Horses slaughtered are neither privately nor socially "unwanted", for they command a positive price both at auction and at the slaughter plant gate - and I suspect that if they did not, we would not be having this debate at all.
As any Economics 101 student can tell you, positive prices signal not "unwanted-ness", but scarcity.
There is no question - and what drives fear into the most vehement supporters and even some opponents of horse slaughter - that a universal ban on the slaughter of American horses will eliminate a source of demand for horses in the lower end of the market, as slaughter plant buyers and associated dealers exit.
This shift down in demand - in the efficient second price auction markets that are by far the largest source of horses to slaughter - will unambiguously reduce equilibrium prices, thereby increasing private ownership of auction-intermediated horses, and reducing private supply to those markets.
However, even better news is that this credible, permanent contraction in financial rewards to disposal of low-value horses through auctions will, assuming that breeders are rational decision-makers, reduce the incentive to produce such horses at all.
Over a period of time, such a reduction in supply at all prices will, by increasing scarcity in the American equine industry, raise equilibrium prices and - one would hope - the average quality of horses produced.
Natural results will be a substantial contraction in auction intermediated sales of horses and, ultimately, a higher value and higher quality horse market.
All of which leads me to wonder why the elimination of horse slaughter is so hotly debated at all, for reducing the excessive production of poor quality horses will presumably render the American equine much more "wantable".
In a very important sense, Dr Lenz is correct, however. The issues of his "unwanted horse" and the horse processed for meat cannot be separated.
In announcing its response to new EU restrictions to assure horsemeat safety, the Canadian Food Inspection Agency (CFIA) has acknowledged what has (presumably) long been known. Phenylbutazone - or "bute" - an extremely common equine non-steroidal anti-inflammatory medication, is a banned substance in horsemeat for human consumption.
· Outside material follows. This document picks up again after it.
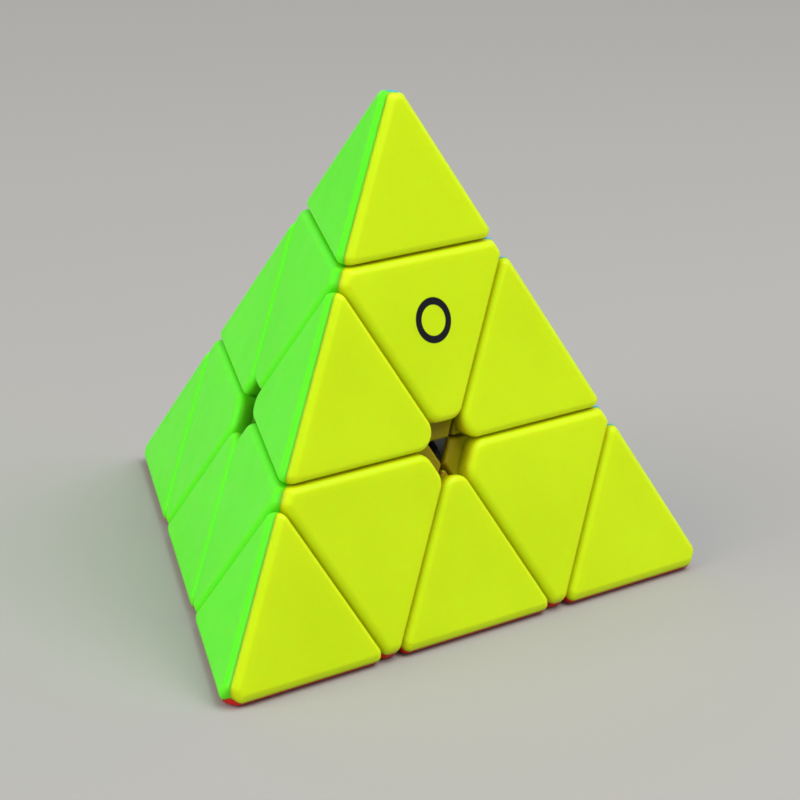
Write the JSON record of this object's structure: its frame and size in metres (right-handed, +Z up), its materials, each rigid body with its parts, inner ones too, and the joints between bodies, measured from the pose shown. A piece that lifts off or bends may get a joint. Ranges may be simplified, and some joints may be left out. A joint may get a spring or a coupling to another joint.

Specifically, the CFIA classifies bute as a "veterinary drug not permitted for use in equines slaughtered for food", its residue causing permanent toxicity in horse meat, with no period of quarantine being able to eliminate that toxicity.
This public and socially responsible CFIA acknowledgement brings a new clarity to the "unwanted horse" debate.
After all, of Dr Lenz's "unwanted horses" - the old, the injured, the sick, the unmanageable, the incurably lame - how many have not had bute administered at some point in his or her life?
As one public example, a brief glance at the Daily Racing Form is sufficient to confirm that the vast majority of American racehorses, who are known to ship frequently to European Union-licensed plants in Canada and Mexico for slaughter and export to European diners, certainly have had bute administered.
So let me suggest that Dr Lenz's "unwanted horse" be renamed "the toxic horse" - unwanted but not slaughtered, unwanted and slaughtered, unwanted and should be slaughtered, it matters not.
The flesh of "unwanted horses" is acknowledged to be toxic when consumed by humans. And who among the politicians, equine practitioners, and veterinarians lobbying to prevent a ban on the slaughter of American horses - in the name of equine welfare - would wish to be responsible for the deleterious impact for human welfare associated with promoting the slaughter of toxic horses?
Caroline Betts holds a PhD in economics. She is an Associate Professor in the Department of Economics at the University of Southern California. The views expressed in this article are her own, given in a personal capacity, and do not represent those of the university.